Previewed with a sold out London show at Shepherds Bush Empire in April that won rave reviews in The Guardian and on The Arts Desk, the teaser ‘Night Ferry’ EP that saw significant specialist airplay on BBC Radio 2, 6 Music, BBC Scotland and BBC Wales, plus a number of summer festival appearances.
They closed their 30th anniversary year with another show at the Shepherds Bush Empire on Easter Saturday 2015 before launching into various festival appearances during the summer, finishing in December with 2 sell out shows at the Borderline and the return of Jon Odgers on drums. 2016 saw more shows and festival appearances including a return to the Rebellion festival in Blackpool during August and sold out shows in Glasgow, Derby, Manchester, Perth and Winchester before ending the year with 2 shows at Londons Borderline where a mix of songs old and new were performed, some for the first time in 20 years.
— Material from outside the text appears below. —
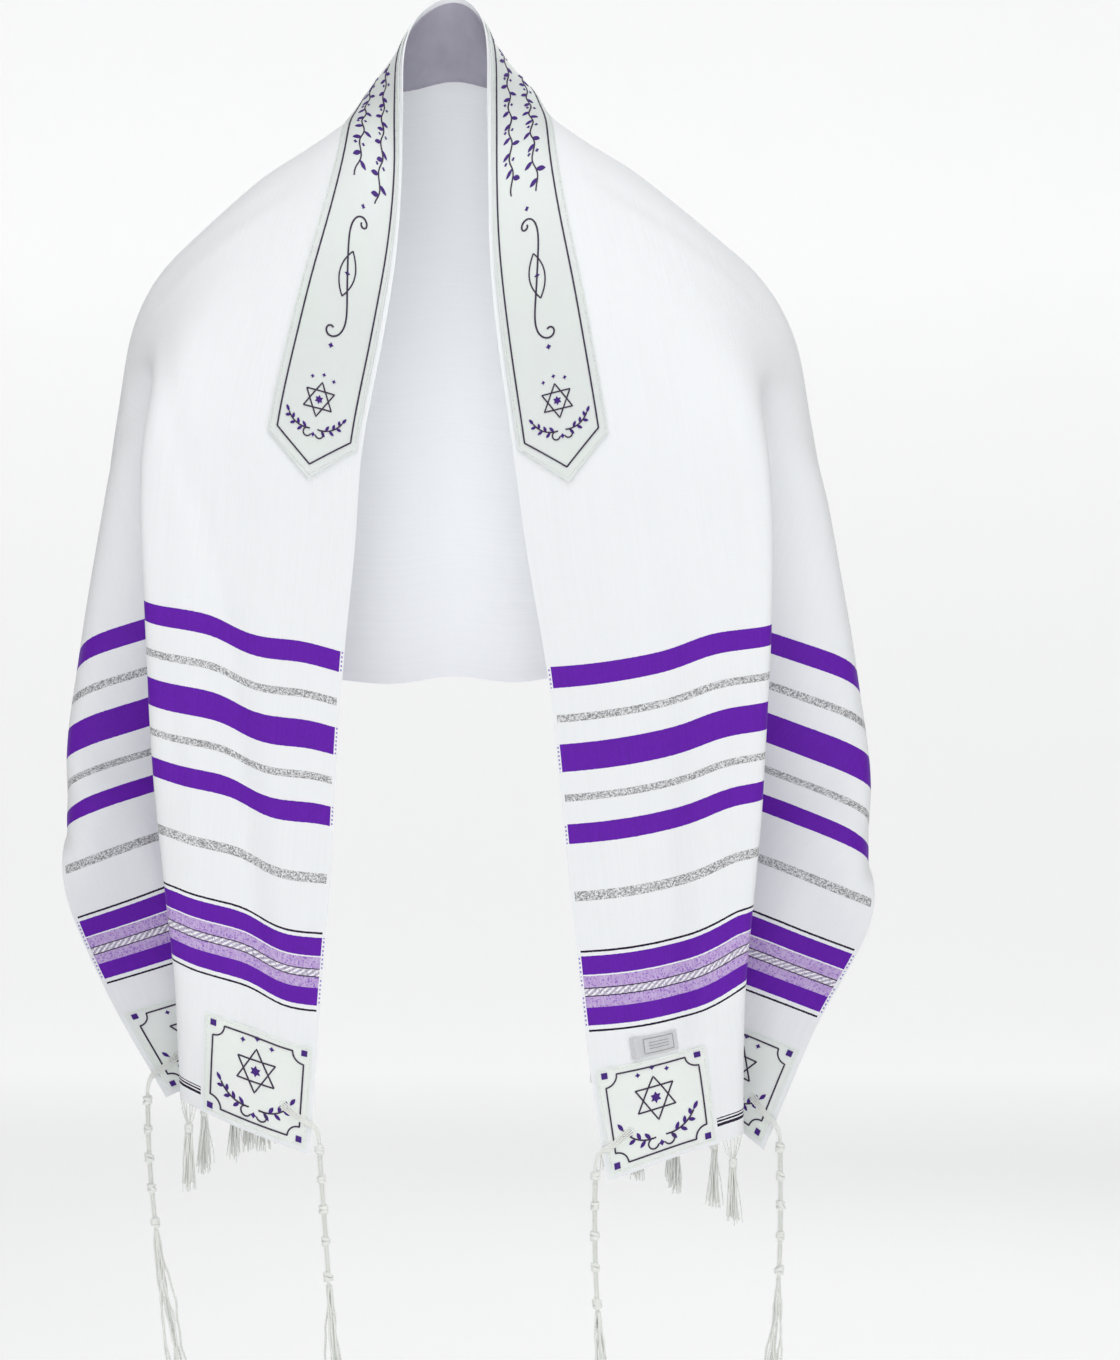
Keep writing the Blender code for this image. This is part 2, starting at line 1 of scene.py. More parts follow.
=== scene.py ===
"""Dresses the fringed prayer shawl: woven cloth, satin neck band and patches, and knotted fringes."""
import math

import bpy
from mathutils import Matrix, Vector
import numpy as np


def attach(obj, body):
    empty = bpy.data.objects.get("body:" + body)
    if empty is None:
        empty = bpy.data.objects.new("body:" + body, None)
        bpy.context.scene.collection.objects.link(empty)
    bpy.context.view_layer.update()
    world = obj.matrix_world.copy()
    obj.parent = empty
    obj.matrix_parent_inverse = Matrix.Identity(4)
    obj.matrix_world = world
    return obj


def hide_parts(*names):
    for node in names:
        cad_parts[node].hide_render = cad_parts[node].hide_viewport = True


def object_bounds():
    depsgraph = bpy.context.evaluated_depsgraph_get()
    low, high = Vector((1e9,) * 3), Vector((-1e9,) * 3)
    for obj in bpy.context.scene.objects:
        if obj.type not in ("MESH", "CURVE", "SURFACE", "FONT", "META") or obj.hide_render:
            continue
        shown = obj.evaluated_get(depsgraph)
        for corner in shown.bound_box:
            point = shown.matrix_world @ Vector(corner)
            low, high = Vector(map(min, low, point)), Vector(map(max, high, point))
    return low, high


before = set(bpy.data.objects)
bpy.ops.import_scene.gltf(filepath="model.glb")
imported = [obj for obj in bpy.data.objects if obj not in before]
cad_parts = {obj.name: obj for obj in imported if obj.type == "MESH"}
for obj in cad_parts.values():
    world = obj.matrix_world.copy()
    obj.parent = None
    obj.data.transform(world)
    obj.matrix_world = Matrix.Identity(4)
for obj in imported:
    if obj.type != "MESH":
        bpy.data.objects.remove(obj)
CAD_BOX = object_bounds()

bl_info = {
    "name": "Fringed prayer shawl",
    "version": (1, 0, 0),
    "blender": (4, 5, 0),
    "location": "View3D > Sidebar > Shawl",
    "description": "Weaves, trims and fringes a draped prayer shawl",
    "category": "Object",
}

# The cut, metres
HALF_LENGTH = 0.940
WIDTH = 0.540
COLLAR_INNER = 0.004
COLLAR_OUTER = 0.072
FACING_OUTER = 0.066
COLLAR_MIDDLE = (COLLAR_INNER + COLLAR_OUTER) / 2
COLLAR_END = 0.430
COLLAR_POINT = 0.029
FACING_END = 0.070
PATCH_MARGIN = 0.003
PATCH_WIDE = 0.087
PATCH_TALL = 0.079
LABEL_ACROSS = (0.032, 0.068)
LABEL_FROM_HEM = (0.082, 0.099)
TUCK_FROM = 0.37
TUCK_FULL = 0.47
MM = 0.001
GOLDEN_TURN = 2.399963      # radians, spreads yarns evenly over a round

# The drape, a row for each station along the cloth from centre back to the left hem.
# Each place is (x outward, y back, z up) in millimetres where the station's thread crosses a
# named line of the garment. crisp is 0 where those lines are soft bends and 1 where they are folds.
COLUMNS = ("along", "crisp", "neck", "collar", "fold", "tuck", "arm", "rear", "hem")
DRAPE = (
    (0, 0, (0, 60, 142), (0, 76, 80), (0, 110, -1), (0, 127, -95), (0, 132, -244), (0, 128, -322),
     (0, 119, -392)),
    (35, 0, (27, 47, 127), (31, 78, 78), (36, 110, -3), (39, 127, -96), (40, 132, -245),
     (40, 128, -323), (40, 119, -393)),
    (75, 0, (39, 20, 97), (61, 76, 78), (80, 108, -1), (88, 127, -93), (90, 133, -243),
     (90, 129, -321), (90, 120, -391)),
    (130, 0, (40, -10, 51), (72, 45, 58), (114, 93, -1), (132, 121, -90), (137, 133, -240),
     (138, 131, -318), (138, 124, -388)),
    (205, 0, (40, -50, -15), (80, -15, 27), (154, 30, -3), (200, 72, -70), (206, 120, -212),
     (204, 132, -292), (200, 133, -362)),
    (270, 0, (44, -78, -75), (90, -58, -35), (176, -22, -42), (236, 24, -82), (249, 90, -200),
     (250, 128, -272), (244, 148, -344)),
    (340, 0.1, (53, -100, -137), (112, -88, -111), (203, -62, -110), (249, -6, -132),
     (268, 42, -232), (264, 80, -312), (254, 108, -385)),
    (430, 0.5, (69, -110, -223), (131, -107, -207), (240, -94, -195), (224, -40, -192),
     (267, 0, -214), (271, 74, -300), (262, 112, -405)),
    (500, 0.9, (74, -110, -294), (139, -113, -279), (241, -104, -266), (200, -35, -258),
     (279, 0, -287), (279, 70, -342), (266, 104, -440)),
    (570, 1, (82, -110, -373), (147, -117, -357), (235, -115, -337), (180, -20, -328),
     (289, -2, -362), (291, 64, -387), (274, 112, -460)),
    (660, 1, (88, -111, -463), (153, -119, -447), (230, -118, -427), (142, 35, -414),
     (298, -4, -463), (300, 44, -478), (292, 84, -503)),
    (705, 1, (90, -112, -508), (156, -119, -492), (227, -118, -471), (138, 50, -454),
     (262, 2, -493), (298, -6, -505), (300, 26, -512)),
    (750, 1, (93, -112, -553), (158, -119, -537), (222, -118, -516), (135, 62, -497),
     (224, 8, -522), (263, 0, -537), (299, -10, -550)),
    (840, 1, (100, -113, -643), (164, -119, -627), (212, -117, -607), (126, 76, -594),
     (192, -8, -608), (228, -20, -619), (264, -30, -629)),
    (940, 1, (107, -114, -743), (168, -119, -720), (208, -94, -702), (126, 106, -690),
     (186, -12, -695), (202, -30, -701), (218, -45, -707)),
)
LINES = COLUMNS[2:]
FOLD, TUCK, ARM = (LINES.index(name) for name in ("fold", "tuck", "arm"))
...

Swill also launched his own successful Pledge campaign to make an 18 track album available to Pledgers, the commercial version of which has just been released called Roll to the Left the album is available via Amazon and all good music retailers. The band celebrated their 33rd anniversary with a show at Londons Shepherds Bush Empire.
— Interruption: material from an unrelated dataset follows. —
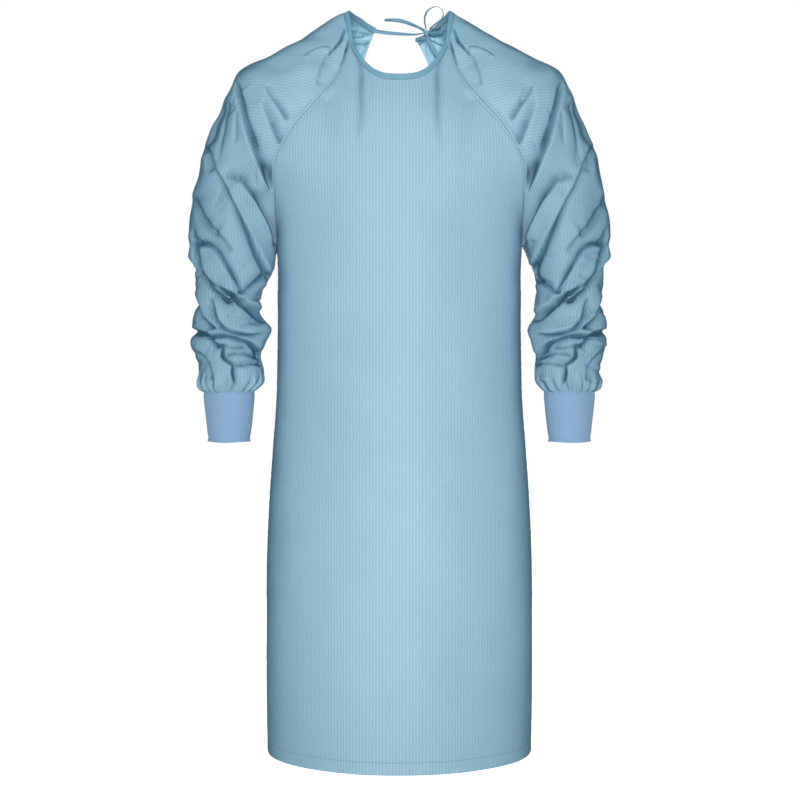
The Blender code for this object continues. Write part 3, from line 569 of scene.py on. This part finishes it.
def sleeveStripes(base, at):
    # The stripes run along the arm and turn at the shoulder crease to run across to the neck. Seen from the front
    # r is the distance from a centre: u = r + (s - d)*c, with s the length over the row from its seam, d the same
    # seen flat and c the slope of the row. The back mirrors it at the outer line. Below the armpit u is the length
    # round the sleeve.
    middle = sleeve["frontColumns"]
    flat = base[..., (0, 2)]
    lengths = lengthAlong(base, 1)

    def measured(centre, seamColumn):
        r = np.linalg.norm(flat - np.array(centre) * mm, axis=-1)
        s = np.abs(lengths - lengths[:, [seamColumn]])
        d = np.linalg.norm(flat - flat[:, [seamColumn]], axis=-1)
        reach = np.maximum(d[:, [middle]], 1e-9)
        return r + (s - d) * (r[:, [middle]] - r[:, [seamColumn]]) / reach

    def turned(half, seamColumn):
        line = np.array(sleeveCreases[half]["shoulderCrease"][-1])
        outside, _ = fromLine(flat.reshape(-1, 2) / mm, line)
        share = smoothStep(outside.reshape(at.shape) / 3 + 0.5)
        shoulder = measured(sleeve["shoulderStripes"], seamColumn) * 1.06 - sleeve["stripeShift"]
        arm = measured(sleeve["armStripes"], seamColumn)
        return shoulder + (arm - shoulder) * share

    front, back = turned("front", 0), turned("back", -1)
    across = np.where(np.arange(base.shape[1]) <= middle, front, front[:, [middle]] + back[:, [middle]] - back)
    below = across[sleeve["neckRows"] + sleeve["yokeRows"], middle] + lengths - lengths[:, [middle]]
    return np.stack([np.where(at > armpitRow, below, across), lengthAlong(base, 0)], axis=-1), lengths


def halfCreases(base, half, side):
    # the placed creases of the front or the back, and the small ones between them
    scattered = [crease for seed, *rest in sleeve["scattered"][half] for crease in scatterCreases(seed + side, *rest)]
    return allCreases(base, [*sleeveCreases[half].values(), *scattered])


def gatherHeight(at, columns, side):
    # waves round the sleeve above the cuff: cos(17 turns) + 0.5*cos(6 turns + 1) + 0.3*cos(29 turns + 2), high
    # in the middle of their rows: sin(2.75*share)^2. The second value is the share of these rows.
    share = np.clip((at - cuffRow + sleeve["gatherRows"]) / sleeve["gatherRows"], 0, 1)
    turns = 2 * math.pi * (columns + 0.011 * np.sin(2 * math.pi * 3 * columns + side))
    waves = np.cos(sleeve["gathers"] * turns) + 0.5 * np.cos(6 * turns + 1) + 0.3 * np.cos(29 * turns + 2)
    return sleeve["gatherHeight"] * waves * np.sin(share * 2.75) ** 2 * (share < 1), share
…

2017 saw the launch of another Pledge Music campaign to record the follow up to The Defiant. The album, which is their 10th studio LP, Cock-a-Hoop was released in September 2018 to critical acclaim being described as some of their best work. The LP has received airplay across the UK with Steve Lamacq on BBC 6 music championing the track Sirens on his afternoon show.